TDR is a female-led and -driven company, a rarity in the online dating businesses, Goldstein says. The company’s matchmakers solicit and vet clients and their potential dates. Many of them have forsaken high-profile corporate careers at Fortune 500 companies and hold degrees from some of the nation’s most prestigious schools.
“I noticed my clients often have a ‘type,’” Goldstein adds.
And flowing from the idea that people looking for love have a certain “type” in mind, she decided to incorporate an algorithm into her mobile recruiting platform, which helps to analyze photographs in search of a particular look. “Attractive means something different to everyone,” she says, “but if I saw pictures of their exes, they’d look the same. It was all in the face structure.”

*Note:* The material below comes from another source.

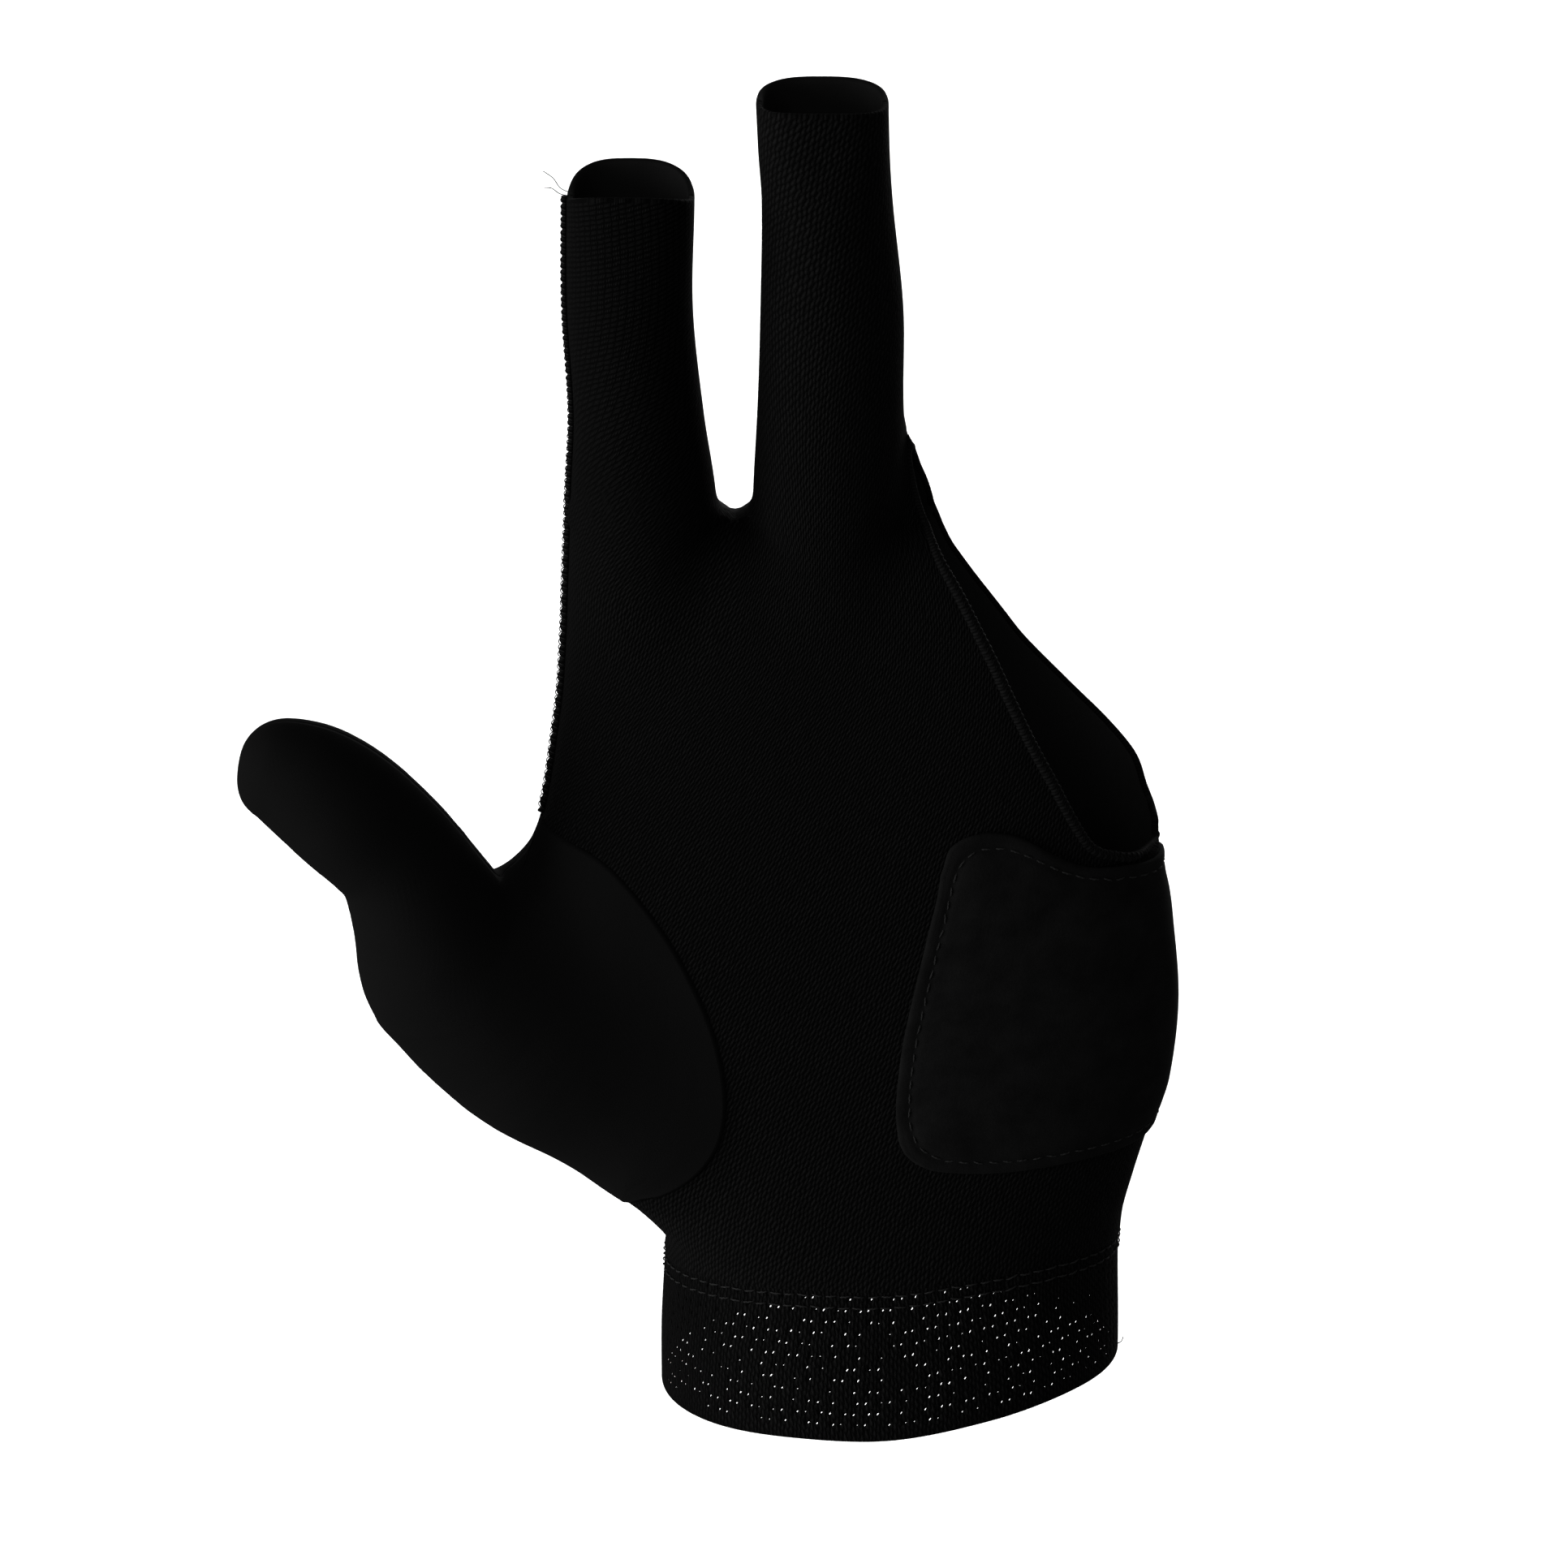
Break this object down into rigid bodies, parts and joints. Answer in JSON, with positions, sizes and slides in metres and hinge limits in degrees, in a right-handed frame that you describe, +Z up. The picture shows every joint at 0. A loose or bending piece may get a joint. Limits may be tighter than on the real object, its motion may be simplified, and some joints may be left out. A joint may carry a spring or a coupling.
{
  "type": "billiard glove",
  "caption": "Stretch glove for the left hand with a closed thumb, open index and middle finger tubes, a slanted opening for the other fingers and a palm pad.",
  "frame": {"origin": "centre of the wrist opening, where the hand goes in", "axes": "+Z up the hand towards the fingertips, -Y out of the palm, -X towards the thumb"},
  "size_m": [0.1385, 0.0507, 0.2025],
  "materials": {
    "knit": "matt black ribbed knit",
    "stretch_cloth": "matt black smooth stretch cloth",
    "microfibre": "black microfibre with a faint sheen",
    "mesh": "matt black open mesh",
    "suede": "black napped suede-like cloth",
    "thread": "black sewing thread, slightly shiny"
  },
  "bodies": {
    "root": {"palm_panel": "knit", "back_panel": "stretch_cloth", "thumb_front": "microfibre", "thumb_back": "microfibre", "wrist_band": "mesh", "heel_pad": "suede", "opening_binding": "thread", "index_side_seam": "thread"}
  },
  "joints": []
}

Goldstein’s algorithm takes images of her client’s exes (not in a stalky way, relax) to help her matchmakers pinpoint similar detailed facial characteristics that a person looking for love may not notice or realize they prefer, but which a computer definitely does. Combined with other important partnership qualities—career, family and religion among them—it makes for a unique way to match people up.
Still, investors don’t have a lot faith that dating apps will generate enough revenue. When the goal of users is to find a partner and then quit the app, it becomes hard to sustain long-term users.
“There’s a large swath of angels/funds who categorically refuse to invest in the dating category in the same way that many refuse to invest in games, hardware, gambling,” Andrew Chen, a startup adviser and former venture capitalist in the San Francisco Bay Area, is quoted as saying in the Wall Street Journal. “It’s an uphill battle for dating apps to attract interest.”
To that end, Wise is not planning to monetize with subscriptions but, instead, by selling of information to advertisers. Your information, specifically. His service tracks where users are going on dates and what activity they’re engaging in—a valuable bit of information missing from some of the bigger names in the online dating industry.
“They don’t know where you’re going and what you’re doing,” says Wise.
That seems a little bit creepy, doesn’t it? But think about it: Haven’t you already given your dating site the most personal details about yourself? Is there anyone who knows you more intimately than your .com dating site? And if so, is there any chance that person is A) single and B) still at all possibly interested in you?
The point is that you’ve already given so much of your privacy to dating companies, telling them all about your interests, hobbies, turn-ons, etc. What’s a few more details, the argument goes. And what if those new details are able to increase your chances of finding the “right” person.
But who’s posting? Is it the men? Is it the women? Maybe it depends on where you’re going for the date.
“We’re still too early in our marketing efforts to fully answer the question,” Wise says, but thus far, it appears “that men and women actually post equally.”
The app is also trying to address one of the common complaints date site-users encounter: urgency. Suppose you don’t want to wait for the weekend, you’ve got the itch now (OK, bad choice of words given the STD information from earlier). You’re in a hurry, let’s say. You want to go out tonight. Wise’s app, much like the popular Tinder, allows users to find out what’s happening now.
“If I want a date tonight, there isn’t really great app out there for me to use that I can get a date quickly,” he says.
Now if this just sounds like an easy way for attractive people to score a free dinner, you’re right. But as Wise points out, “they always could, right?”
Touché.
But while the app shows some promise, it has a hurdle to clear. It is, of course, the same hurdle than all dating sites and apps come across—you’ve got to have enough people.
“I think the problem is getting to the local critical mass that makes the app viable.”
Because if you don’t refresh the dating pool with new bodies, er, people, now and then, it starts to get rather stale.